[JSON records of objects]
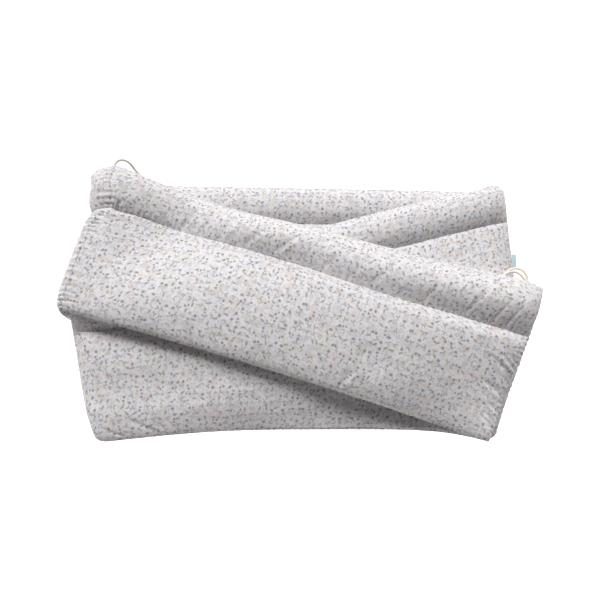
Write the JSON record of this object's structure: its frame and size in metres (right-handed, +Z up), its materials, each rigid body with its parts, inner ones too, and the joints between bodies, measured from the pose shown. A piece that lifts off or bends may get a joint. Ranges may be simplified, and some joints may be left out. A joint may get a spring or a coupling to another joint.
{
  "type": "crib bumper",
  "caption": "Quilted, padded crib bumper strip, folded back and forth into a flat stack, with cord ties and a blank side label.",
  "frame": {"origin": "middle of the base of the box around the strip and its label, on the surface that the stack lies on", "axes": "+X along the panels, towards the end with the side label; +Y across them, towards their narrow channels; +Z up through the stack"},
  "size_m": [0.7722, 0.4591, 0.1127],
  "materials": {
    "printed_cotton": "plain-weave cotton with a small printed floral in slate grey, sage, rust and pale blue on off-white, padded with polyester wadding",
    "woven_ribbon": "plain pale blue woven ribbon, blank",
    "cotton_cord": "cream cotton cord, matt"
  },
  "bodies": {
    "root": {"padded_strip": "printed_cotton", "side_label": "woven_ribbon", "tie_left": "cotton_cord", "tie_right_outer": "cotton_cord", "tie_right_inner": "cotton_cord"}
  },
  "joints": []
}
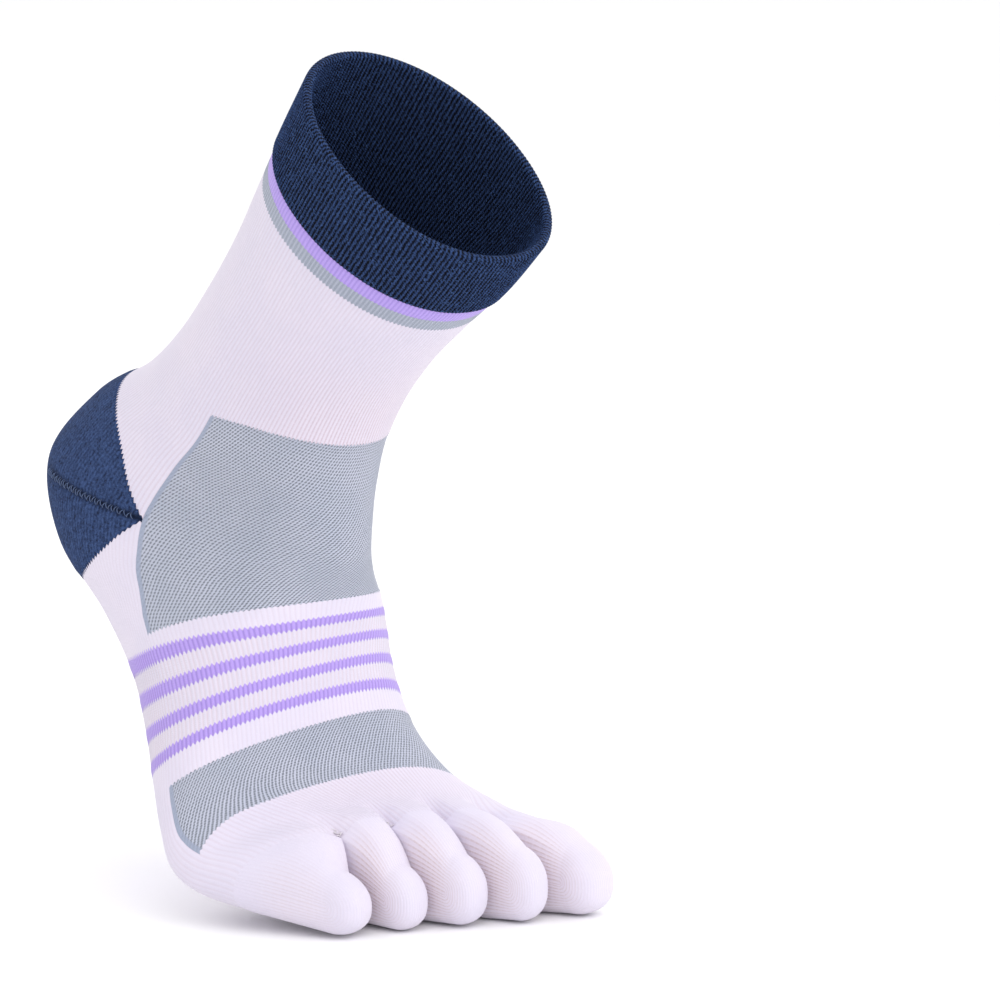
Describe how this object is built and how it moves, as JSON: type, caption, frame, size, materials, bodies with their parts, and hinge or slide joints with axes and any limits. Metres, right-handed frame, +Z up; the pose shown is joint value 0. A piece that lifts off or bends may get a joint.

◆ EXERCISE ◆
Extract every entry above as it appears.

◆ REPLY ◆
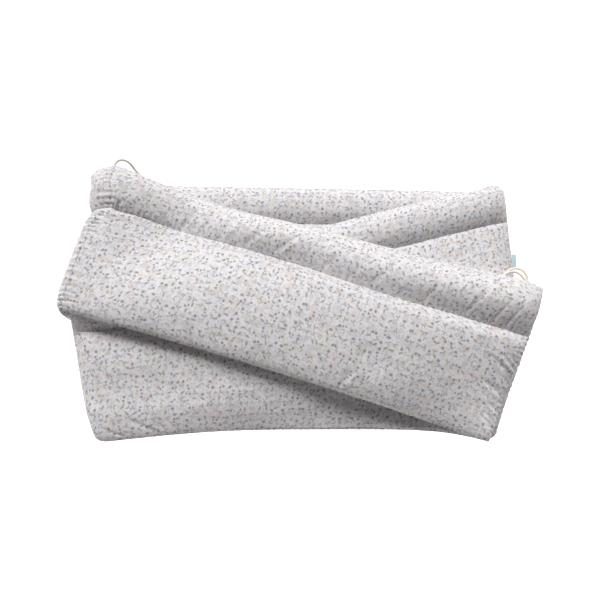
Write the JSON record of this object's structure: its frame and size in metres (right-handed, +Z up), its materials, each rigid body with its parts, inner ones too, and the joints between bodies, measured from the pose shown. A piece that lifts off or bends may get a joint. Ranges may be simplified, and some joints may be left out. A joint may get a spring or a coupling to another joint.
{
  "type": "crib bumper",
  "caption": "Quilted, padded crib bumper strip, folded back and forth into a flat stack, with cord ties and a blank side label.",
  "frame": {"origin": "middle of the base of the box around the strip and its label, on the surface that the stack lies on", "axes": "+X along the panels, towards the end with the side label; +Y across them, towards their narrow channels; +Z up through the stack"},
  "size_m": [0.7722, 0.4591, 0.1127],
  "materials": {
    "printed_cotton": "plain-weave cotton with a small printed floral in slate grey, sage, rust and pale blue on off-white, padded with polyester wadding",
    "woven_ribbon": "plain pale blue woven ribbon, blank",
    "cotton_cord": "cream cotton cord, matt"
  },
  "bodies": {
    "root": {"padded_strip": "printed_cotton", "side_label": "woven_ribbon", "tie_left": "cotton_cord", "tie_right_outer": "cotton_cord", "tie_right_inner": "cotton_cord"}
  },
  "joints": []
}
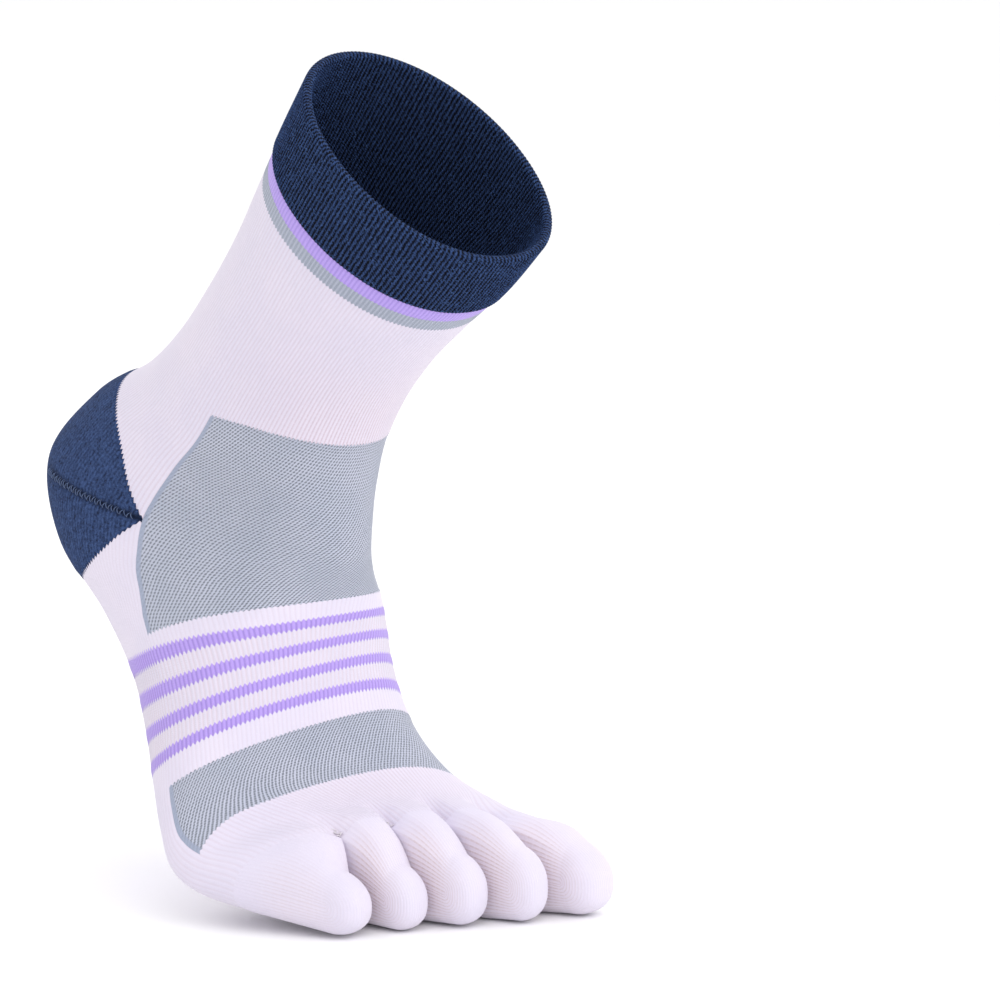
Describe how this object is built and how it moves, as JSON: type, caption, frame, size, materials, bodies with their parts, and hinge or slide joints with axes and any limits. Metres, right-handed frame, +Z up; the pose shown is joint value 0. A piece that lifts off or bends may get a joint.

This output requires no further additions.